Retraining, upskilling, and lifelong learning are necessary. They are not sufficient on their own.

We also need to ask: retool into what, at what pay, and with what support during the transition?

What leadership needs to look like now

Several EEA countries are already mapping out the future state of work in an AI-driven economy. In the U.S., we need to move from reacting to headlines to proactively designing that future.

That means:

  • Businesses are bringing more than a cost lens — including talent mobility, community impact, and long-term demand into the equation.

  • The government is creating frameworks and incentives that encourage innovation and protect pathways to upward mobility.

  • Academia and training providers aligning learning with where work is actually going, not where it’s been.

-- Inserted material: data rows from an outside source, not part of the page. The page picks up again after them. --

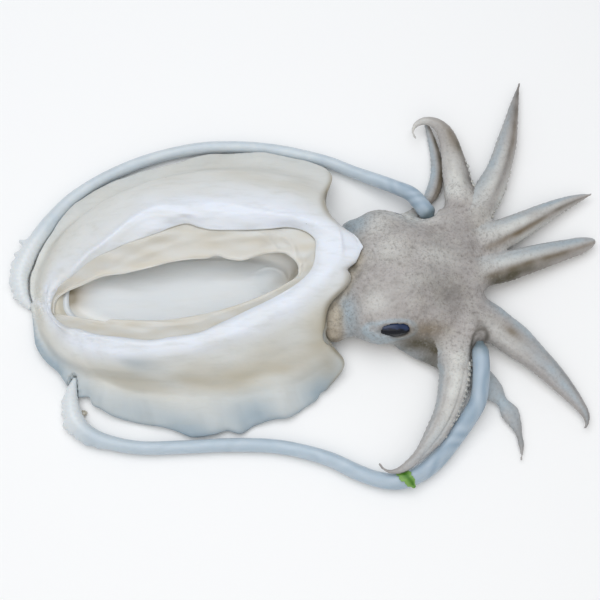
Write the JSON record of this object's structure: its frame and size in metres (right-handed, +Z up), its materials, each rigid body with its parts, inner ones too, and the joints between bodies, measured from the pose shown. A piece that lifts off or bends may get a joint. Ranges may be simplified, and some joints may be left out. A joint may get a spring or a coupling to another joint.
{
  "type": "raw cuttlefish",
  "caption": "Whole raw cuttlefish lying belly down, its back slit open and the cuttlebone out, with fins, arms and long feeding tentacles laid along its flanks.",
  "frame": {"origin": "middle of the overall box in plan, at the board that the belly rests on", "axes": "+X from the tail towards the head, +Y towards the far flank, +Z up"},
  "size_m": [0.3431, 0.254, 0.038],
  "materials": {
    "mantle_flesh": "wet, slightly translucent cream muscle, skinned",
    "membrane": "thin wet membrane, white with a blue cast",
    "speckled_skin": "damp grey-brown skin, finely speckled",
    "eye": "wet near-black cornea with a navy cast",
    "tentacle_skin": "wet translucent pale blue skin",
    "leaf_scrap": "scrap of soft green herb leaf, satin"
  },
  "bodies": {
    "root": {"mantle": "mantle_flesh", "shell_sac": "membrane", "head_and_arms": "speckled_skin", "eye_near": "eye", "eye_far": "eye", "tentacle_far": "tentacle_skin", "tentacle_near": "tentacle_skin"}
  },
  "joints": []
}
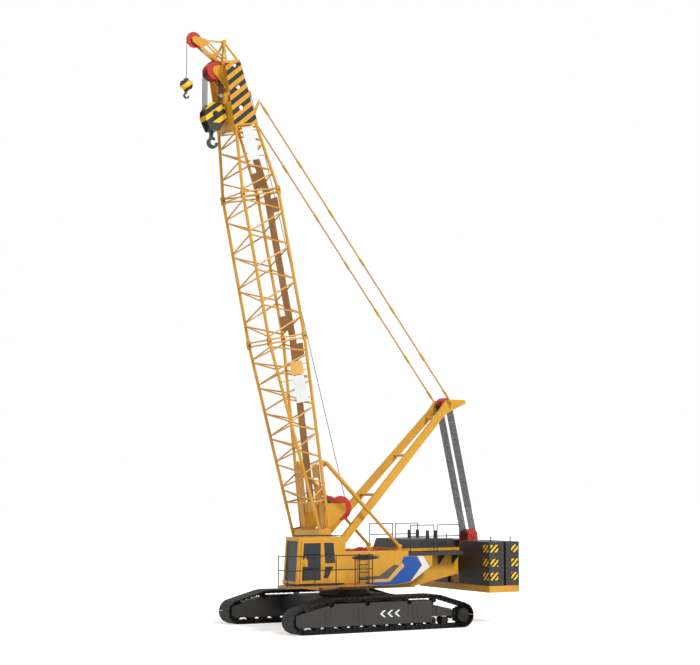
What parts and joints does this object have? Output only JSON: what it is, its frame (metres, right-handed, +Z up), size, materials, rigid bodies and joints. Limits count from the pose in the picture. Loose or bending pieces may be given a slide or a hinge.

  • Workers and labor groups should have a voice in shaping transitions, not just reacting after the fact.

This can’t be done in silos. When one interest group dominates the conversation, whether it’s tech, capital, or government, we end up with solutions that are efficient on paper and brittle in practice.

We need a multidisciplinary approach that brings business, academia, labor, and government to the same table, aligned around a shared question:

How do we make AI a force multiplier for human potential, not just a lever for short-term margin?

A moment of promise and responsibility

I can’t remember another time when so much promise and so much uncertainty have shared the same stage.

AI can unlock incredible productivity and creativity. It can also quietly strip away the rungs of mobility that made the American story possible.

The future of Work will not be decided by fate or technology alone. It will be shaped by the choices we make now — in boardrooms, in government, and in how we define “success” for our organizations.

Let’s not stumble into that future.

Let’s design it deliberately, thoughtfully, and together.